> Dataset extract
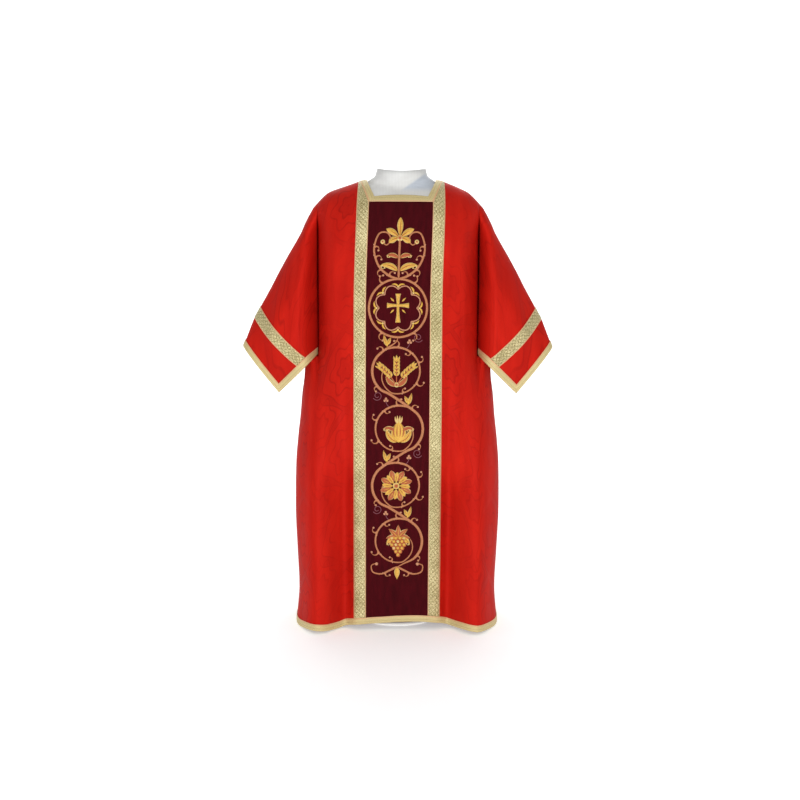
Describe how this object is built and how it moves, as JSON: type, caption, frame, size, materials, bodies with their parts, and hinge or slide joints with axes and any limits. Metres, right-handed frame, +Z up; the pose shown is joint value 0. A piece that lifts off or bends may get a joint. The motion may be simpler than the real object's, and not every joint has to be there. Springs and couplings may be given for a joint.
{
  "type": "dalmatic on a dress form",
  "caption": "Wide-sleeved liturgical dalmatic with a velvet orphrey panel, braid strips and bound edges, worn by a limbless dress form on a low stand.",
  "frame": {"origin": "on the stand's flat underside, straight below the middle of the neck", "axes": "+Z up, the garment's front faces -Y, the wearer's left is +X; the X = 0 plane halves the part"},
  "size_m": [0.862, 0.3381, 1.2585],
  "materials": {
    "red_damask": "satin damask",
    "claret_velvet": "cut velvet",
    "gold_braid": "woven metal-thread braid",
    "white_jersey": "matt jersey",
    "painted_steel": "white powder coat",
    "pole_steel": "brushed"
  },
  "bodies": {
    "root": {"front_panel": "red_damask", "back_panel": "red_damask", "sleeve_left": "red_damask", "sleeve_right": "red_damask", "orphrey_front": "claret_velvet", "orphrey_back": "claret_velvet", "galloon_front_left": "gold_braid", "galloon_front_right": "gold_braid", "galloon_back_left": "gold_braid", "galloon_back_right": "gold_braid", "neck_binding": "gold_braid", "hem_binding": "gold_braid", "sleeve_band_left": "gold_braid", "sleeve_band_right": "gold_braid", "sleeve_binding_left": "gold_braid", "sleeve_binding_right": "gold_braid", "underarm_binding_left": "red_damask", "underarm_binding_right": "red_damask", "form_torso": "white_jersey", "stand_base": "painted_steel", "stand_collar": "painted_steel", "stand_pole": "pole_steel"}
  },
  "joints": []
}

> Prompt
Output the data above exactly, please, line for line.

> The response
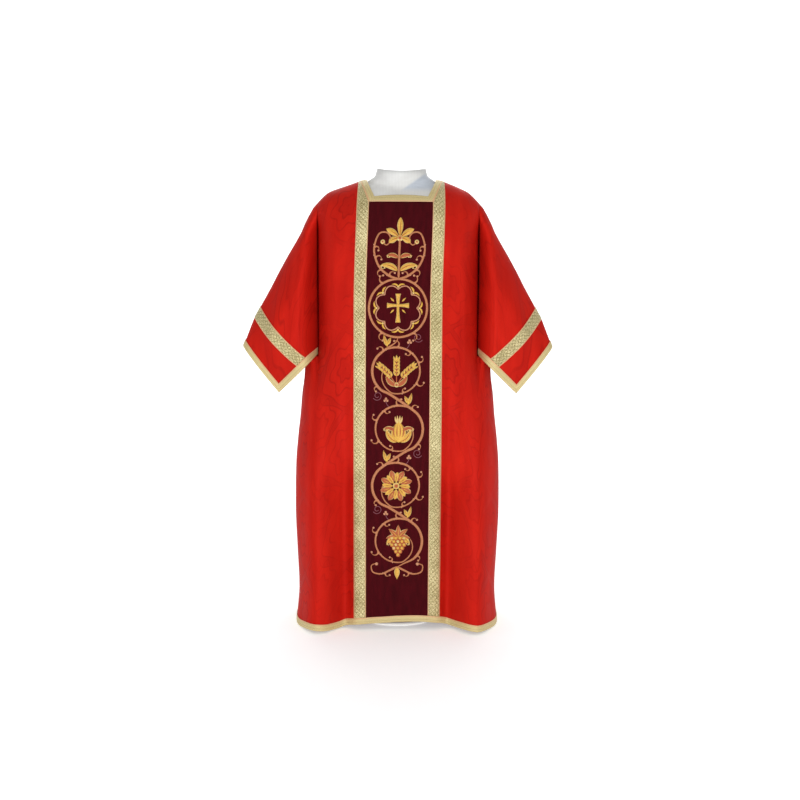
Describe how this object is built and how it moves, as JSON: type, caption, frame, size, materials, bodies with their parts, and hinge or slide joints with axes and any limits. Metres, right-handed frame, +Z up; the pose shown is joint value 0. A piece that lifts off or bends may get a joint. The motion may be simpler than the real object's, and not every joint has to be there. Springs and couplings may be given for a joint.
{
  "type": "dalmatic on a dress form",
  "caption": "Wide-sleeved liturgical dalmatic with a velvet orphrey panel, braid strips and bound edges, worn by a limbless dress form on a low stand.",
  "frame": {"origin": "on the stand's flat underside, straight below the middle of the neck", "axes": "+Z up, the garment's front faces -Y, the wearer's left is +X; the X = 0 plane halves the part"},
  "size_m": [0.862, 0.3381, 1.2585],
  "materials": {
    "red_damask": "satin damask",
    "claret_velvet": "cut velvet",
    "gold_braid": "woven metal-thread braid",
    "white_jersey": "matt jersey",
    "painted_steel": "white powder coat",
    "pole_steel": "brushed"
  },
  "bodies": {
    "root": {"front_panel": "red_damask", "back_panel": "red_damask", "sleeve_left": "red_damask", "sleeve_right": "red_damask", "orphrey_front": "claret_velvet", "orphrey_back": "claret_velvet", "galloon_front_left": "gold_braid", "galloon_front_right": "gold_braid", "galloon_back_left": "gold_braid", "galloon_back_right": "gold_braid", "neck_binding": "gold_braid", "hem_binding": "gold_braid", "sleeve_band_left": "gold_braid", "sleeve_band_right": "gold_braid", "sleeve_binding_left": "gold_braid", "sleeve_binding_right": "gold_braid", "underarm_binding_left": "red_damask", "underarm_binding_right": "red_damask", "form_torso": "white_jersey", "stand_base": "painted_steel", "stand_collar": "painted_steel", "stand_pole": "pole_steel"}
  },
  "joints": []
}